Start RECORD SET
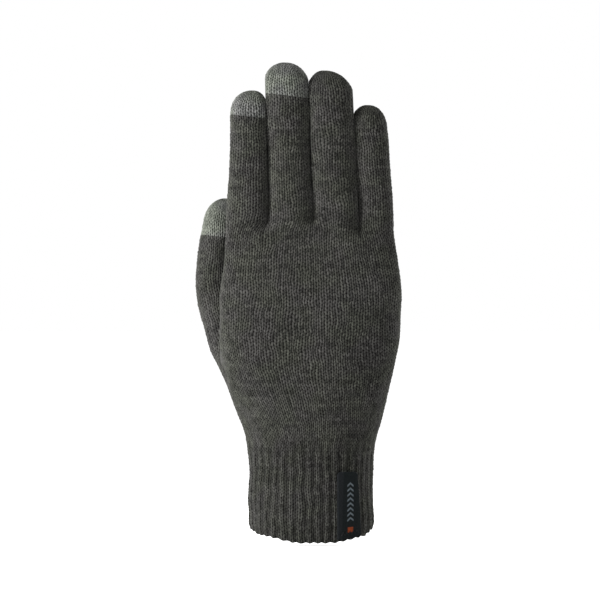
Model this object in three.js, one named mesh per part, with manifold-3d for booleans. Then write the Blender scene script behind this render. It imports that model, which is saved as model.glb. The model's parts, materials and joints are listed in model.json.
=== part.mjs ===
// A knitted touchscreen glove for the right hand, fingers up, in millimetres.
// Frame: +Z runs from the cuff to the fingertips, -Y is the back of the hand, +Y is the palm,
// and +X is the little-finger side. The origin is on the cuff's rim, in the middle of its wall at
// the middle of the back of the hand.
// The knit is one fabric, so every tube below is a piece of the same wall. The tubes part at
// the flex lines, where a wearer's knuckles bend, and between knitting steps and yarns.
import * as THREE from "three";
import { mergeVertices } from "three/addons/utils/BufferGeometryUtils.js";
import Module from "manifold-3d";

const wasm = await Module();
wasm.setup();

// ---- Driving dimensions ----
const WALL = 2; // thickness of the knitted fabric
const GAP = 0.4; // clearance between neighbouring pieces
const HINGE_GAP = 0.3; // half the clearance that a flex line keeps on its axis
const CUFF_TOP = 44; // where the rib ends and the plain knit begins
const THUMB_CROTCH = 105; // where the thumb leaves the palm
const PALM_TOP = 160; // where the palm divides into the fingers
const RIM_RISE = 5; // how much higher the rim is at the sides than in the middle
const RIM_FLAT = 7; // half the width of the rim that stands flat
const SHOULDER = 2.2; // how far the palm's top edge draws in under the fingers
const AROUND_HAND = 48; // facets around the hand
const AROUND_FINGER = 24; // facets around a finger
const DOME_SQUARE = 2.3; // how blunt the fingertips are, where 2 is round
const DOME_HEIGHT = 0.95; // a finger's dome, as a share of its half width
const THUMB_LINING_DROP = 0.6; // how much lower the thumb's lining closes, as a share of its inset
const REACH = 70; // half the size of a cutting prism, which only has to clear the glove
const AXIS_LEAN = THREE.MathUtils.degToRad(3); // finger joints lean so a curl drifts off the thumb

// The hand tube from rim to fingers: each section's sides, back, front and squareness.
const HAND = [
  { z: 0, left: -31.0, right: 30.8, back: -22.4, front: 22.4, square: 2.1 },
  { z: 12, left: -31.5, right: 31.4, back: -22.5, front: 22.5, square: 2.1 },
  { z: 30, left: -30.5, right: 30.5, back: -21.8, front: 21.8, square: 2.1 },
  { z: 43, left: -31.2, right: 30.9, back: -21.5, front: 21.5, square: 2.1 },
  { z: 52, left: -32.6, right: 32.6, back: -20.8, front: 21.4, square: 2.15 },
  { z: 62, left: -36.0, right: 35.2, back: -20.3, front: 21.2, square: 2.2 },
  { z: 74, left: -40.9, right: 38.7, back: -19.6, front: 20.4, square: 2.3 },
  { z: 88, left: -43.6, right: 41.9, back: -19.0, front: 18.8, square: 2.45 },
  { z: 104, left: -44.9, right: 44.5, back: -18.4, front: 16.3, square: 2.6 },
  { z: 122, left: -45.2, right: 45.5, back: -18.0, front: 13.6, square: 2.7 },
  { z: 138, left: -44.6, right: 44.2, back: -17.6, front: 11.4, square: 2.7 },
  { z: 150, left: -43.4, right: 42.8, back: -17.0, front: 9.4, square: 2.7 },
  { z: PALM_TOP, left: -42.3, right: 41.8, back: -15.4, front: 7.2, square: 2.6 },
];

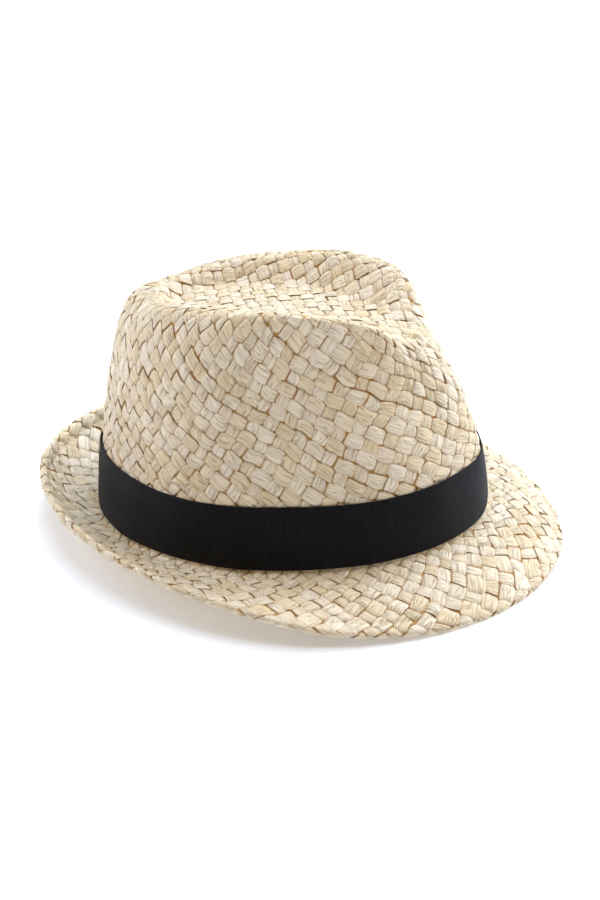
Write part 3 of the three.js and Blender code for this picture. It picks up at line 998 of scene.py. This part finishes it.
def pale_floor():
    mesh = bpy.data.meshes.new("floor")
    far = 40.0
    corners = [(-far, -far, 0), (far, -far, 0), (far, far, 0), (-far, far, 0)]
    mesh.from_pydata(corners, [], [(0, 1, 2, 3)])
    floor = bpy.data.objects.new("floor", mesh)
    bpy.context.scene.collection.objects.link(floor)
    # Painted light: a white sweep that glows a little near the hat, lifting the shadows there, and fully
    # beyond 1.6 m, so that it stays white
    finish, tree = new_finish("glowing_white_floor")
    place = add_node(tree, "ShaderNodeTexCoord").outputs["Object"]
    away = add_node(tree, "ShaderNodeVectorMath", {0: place}, operation="LENGTH").outputs["Value"]
    glow = add_node(
        tree, "ShaderNodeMapRange",
        {"Value": away, "From Min": 0.8, "From Max": 1.6, "To Min": 0.27, "To Max": 1.0},
    ).outputs["Result"]
    shader = add_node(
        tree, "ShaderNodeBsdfPrincipled",
        {
            "Base Color": linear("#edf2fb"), "Roughness": 0.9,
            "Emission Color": linear("#ffffff"), "Emission Strength": glow,
        },
    )
    add_node(tree, "ShaderNodeOutputMaterial", {"Surface": shader.outputs[0]})
    mesh.materials.append(finish)


# Every lamp points at the foot of the hat
LAMP_AIM = (0, 0, 0.05)


def soft_box(name, place, size, power, tint):
    lamp = bpy.data.lights.new(name, "AREA")
    lamp.shape, lamp.size, lamp.energy, lamp.color = "DISK", size, power, linear(tint)[:3]
    box = bpy.data.objects.new(name, lamp)
    box.location = place
    box.rotation_euler = (Vector(place) - Vector(LAMP_AIM)).to_track_quat("Z", "Y").to_euler()
    bpy.context.scene.collection.objects.link(box)


pale_floor()
soft_box("overhead", (0.0, 0.0, 2.3), 1.6, 33, "#f2f7ff")
soft_box("from_far_side", (1.3, 0.0, 1.8), 1.4, 33, "#e2eeff")
soft_box("from_front", (0.2, -1.9, 1.0), 1.2, 7, "#ffd698")
soft_box("from_far_front", (1.6, -1.35, 0.95), 1.0, 40, "#e4f0ff")
soft_box("from_back", (0.2, 1.9, 1.0), 1.2, 22, "#e6f0ff")
soft_box("from_near_back", (-1.1, 1.6, 1.1), 1.2, 5, "#ffcf8a")


def studio_walls():
    """A low white backdrop all round, under a dim ceiling."""
    world = bpy.data.worlds.new("studio")
    bpy.context.scene.world = world
    world.use_nodes = True
    tree = world.node_tree
    tree.nodes.clear()
    place = add_node(tree, "ShaderNodeTexCoord").outputs["Generated"]
    height = add_node(tree, "ShaderNodeSeparateXYZ", {"Vector": place}).outputs["Z"]
    strength = add_node(
        tree, "ShaderNodeMapRange",
        {"Value": height, "From Min": 0.04, "From Max": 0.12, "To Min": 1.0, "To Max": 0.02},
    ).outputs["Result"]
    light = add_node(tree, "ShaderNodeBackground", {"Color": linear("#ffffff"), "Strength": strength})
    add_node(tree, "ShaderNodeOutputWorld", {"Surface": light.outputs[0]})


studio_walls()
bpy.context.scene.view_settings.view_transform = "Standard"
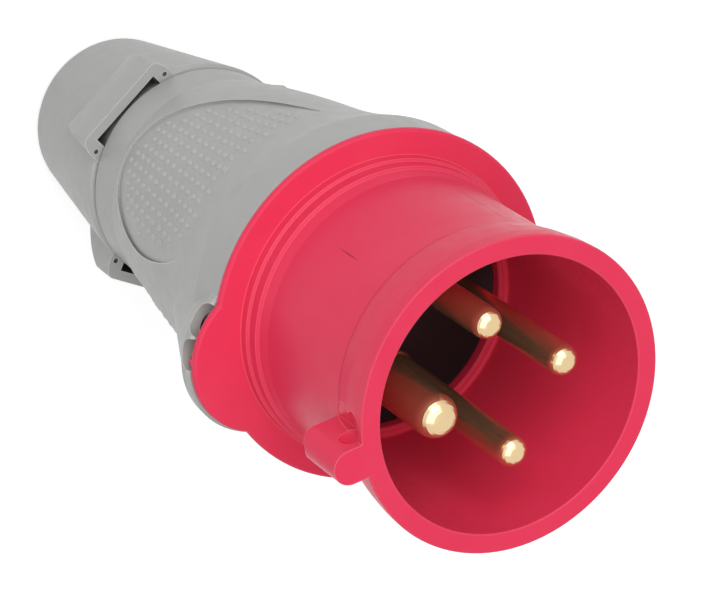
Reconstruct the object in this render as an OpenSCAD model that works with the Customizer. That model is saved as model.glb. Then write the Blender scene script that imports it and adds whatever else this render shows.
End RECORD SET
> [PROBLEM REQUIREMENTS] Return only the lines spanning from the first line of the material through the line with "wasm.setup();", copied exactly, both ends kept.

> [THE RESULT]
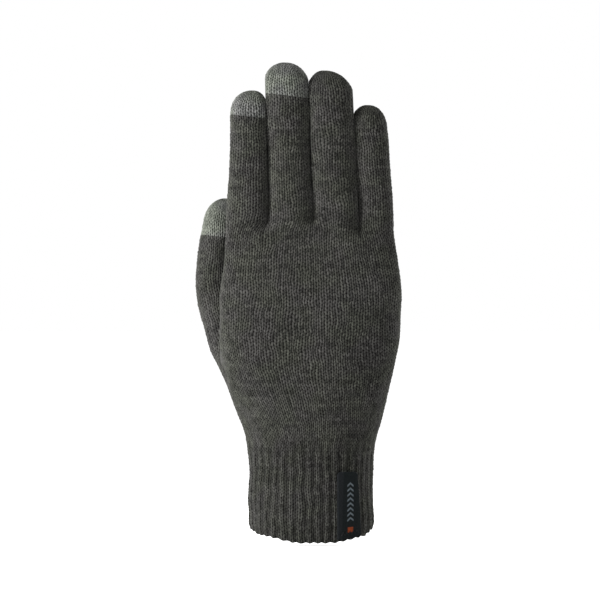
Model this object in three.js, one named mesh per part, with manifold-3d for booleans. Then write the Blender scene script behind this render. It imports that model, which is saved as model.glb. The model's parts, materials and joints are listed in model.json.
=== part.mjs ===
// A knitted touchscreen glove for the right hand, fingers up, in millimetres.
// Frame: +Z runs from the cuff to the fingertips, -Y is the back of the hand, +Y is the palm,
// and +X is the little-finger side. The origin is on the cuff's rim, in the middle of its wall at
// the middle of the back of the hand.
// The knit is one fabric, so every tube below is a piece of the same wall. The tubes part at
// the flex lines, where a wearer's knuckles bend, and between knitting steps and yarns.
import * as THREE from "three";
import { mergeVertices } from "three/addons/utils/BufferGeometryUtils.js";
import Module from "manifold-3d";

const wasm = await Module();
wasm.setup();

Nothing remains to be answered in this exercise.